Product of Prime factors of a number

Question

Given a number X , what would be the most efficient way to calculate the product of the prime factors of that number? Is there a way to do this without actual factorisation ? Note-The product of prime factors is needed (all to the power unity).

Answer 1

This answer addresses the second half of your question - i.e. is it possible to compute the product of the prime factors without factorising the number. This answer shows that it is possible to do, and shows a method that is more efficient than a naive method of factorisation. However, as noted in the comments, this proposed method is still not as efficient as factorising the number using a more advanced method.

Let k be the cube root of the number.

Check the number for all primes of size k or smaller and divide out any we find.

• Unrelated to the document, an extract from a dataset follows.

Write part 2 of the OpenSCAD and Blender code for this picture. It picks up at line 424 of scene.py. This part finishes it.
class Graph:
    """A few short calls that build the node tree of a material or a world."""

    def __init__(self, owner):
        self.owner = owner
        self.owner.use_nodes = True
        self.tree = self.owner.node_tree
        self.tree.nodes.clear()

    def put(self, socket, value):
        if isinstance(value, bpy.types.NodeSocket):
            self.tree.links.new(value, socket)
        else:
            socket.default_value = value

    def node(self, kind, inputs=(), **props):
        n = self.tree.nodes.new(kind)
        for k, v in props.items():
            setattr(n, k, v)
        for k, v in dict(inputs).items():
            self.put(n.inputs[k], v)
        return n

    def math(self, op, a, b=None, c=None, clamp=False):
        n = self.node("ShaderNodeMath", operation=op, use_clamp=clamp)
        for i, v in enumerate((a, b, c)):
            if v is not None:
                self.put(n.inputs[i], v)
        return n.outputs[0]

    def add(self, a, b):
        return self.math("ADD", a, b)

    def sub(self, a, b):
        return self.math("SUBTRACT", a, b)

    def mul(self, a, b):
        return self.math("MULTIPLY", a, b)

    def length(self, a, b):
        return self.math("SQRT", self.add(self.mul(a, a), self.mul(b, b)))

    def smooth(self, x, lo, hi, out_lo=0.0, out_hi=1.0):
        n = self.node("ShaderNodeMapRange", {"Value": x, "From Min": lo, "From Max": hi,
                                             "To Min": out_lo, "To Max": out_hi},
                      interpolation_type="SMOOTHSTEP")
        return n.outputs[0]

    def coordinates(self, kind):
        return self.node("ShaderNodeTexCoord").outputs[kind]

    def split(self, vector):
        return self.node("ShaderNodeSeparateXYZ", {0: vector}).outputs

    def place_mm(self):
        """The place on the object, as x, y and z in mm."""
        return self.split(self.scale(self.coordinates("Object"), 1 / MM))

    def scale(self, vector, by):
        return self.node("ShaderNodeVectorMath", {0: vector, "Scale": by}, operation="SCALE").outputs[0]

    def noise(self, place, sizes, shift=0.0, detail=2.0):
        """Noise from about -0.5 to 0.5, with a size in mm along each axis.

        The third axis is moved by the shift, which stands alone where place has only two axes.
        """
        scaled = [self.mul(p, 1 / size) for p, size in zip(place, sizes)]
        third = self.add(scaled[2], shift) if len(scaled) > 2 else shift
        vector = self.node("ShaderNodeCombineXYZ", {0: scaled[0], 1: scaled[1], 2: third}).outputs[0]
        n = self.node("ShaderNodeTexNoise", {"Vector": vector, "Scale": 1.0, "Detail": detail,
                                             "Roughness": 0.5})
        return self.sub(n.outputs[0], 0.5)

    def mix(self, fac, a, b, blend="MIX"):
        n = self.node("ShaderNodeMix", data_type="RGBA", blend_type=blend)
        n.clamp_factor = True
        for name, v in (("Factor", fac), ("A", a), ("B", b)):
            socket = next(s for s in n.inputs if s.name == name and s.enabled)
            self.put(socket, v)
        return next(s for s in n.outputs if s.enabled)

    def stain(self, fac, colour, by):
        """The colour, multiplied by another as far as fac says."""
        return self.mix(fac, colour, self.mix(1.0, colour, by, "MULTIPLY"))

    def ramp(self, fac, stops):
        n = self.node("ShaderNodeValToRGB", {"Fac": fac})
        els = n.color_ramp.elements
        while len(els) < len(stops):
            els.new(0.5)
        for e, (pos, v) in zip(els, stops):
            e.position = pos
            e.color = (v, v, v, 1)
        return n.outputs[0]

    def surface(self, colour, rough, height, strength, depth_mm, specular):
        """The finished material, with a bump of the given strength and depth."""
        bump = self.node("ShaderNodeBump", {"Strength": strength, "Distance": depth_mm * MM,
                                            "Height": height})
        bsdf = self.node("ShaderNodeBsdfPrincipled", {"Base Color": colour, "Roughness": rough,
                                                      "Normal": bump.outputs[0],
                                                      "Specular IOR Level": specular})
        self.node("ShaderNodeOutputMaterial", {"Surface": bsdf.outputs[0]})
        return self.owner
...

We now know that the resulting number is a product of primes larger than k, so it must either be 1, a single prime, or a product of 2 primes. (It cannot have more than 2 primes because k is the cube root of the number.)

We can detect whether it is a product of 2 primes by simply testing whether the number is a perfect square.

The results of this allow us to calculate the result in O(n^(1/3) / log(n)) assuming we have precomputed a list of primes.

EXAMPLE 1

Suppose we have the number 9409.

The cube root is 21.1 so we first check for divisibility by primes under 21.

None of them find a result so we compute the sqrt and find 9409== 97**2.

This means that the answer is 97.

EXAMPLE 2

Suppose we have the number 9797.

The cube root is 21.4 so we check for divisibility by primes under 21.

None of them find a result so we compute the sqrt and find 9797 is not a perfect square.

Therefore we conclude the answer is 9797. (Note that we have not determined the factorisation to work out this answer. In fact the factorisation is 97*101.)

Answer 2

Maple and Mathematica both calculate the squarefree kernel of a number by factoring and then multiplying back together just one copy of each prime (see https://oeis.org/A007947) so I doubt a better way is known.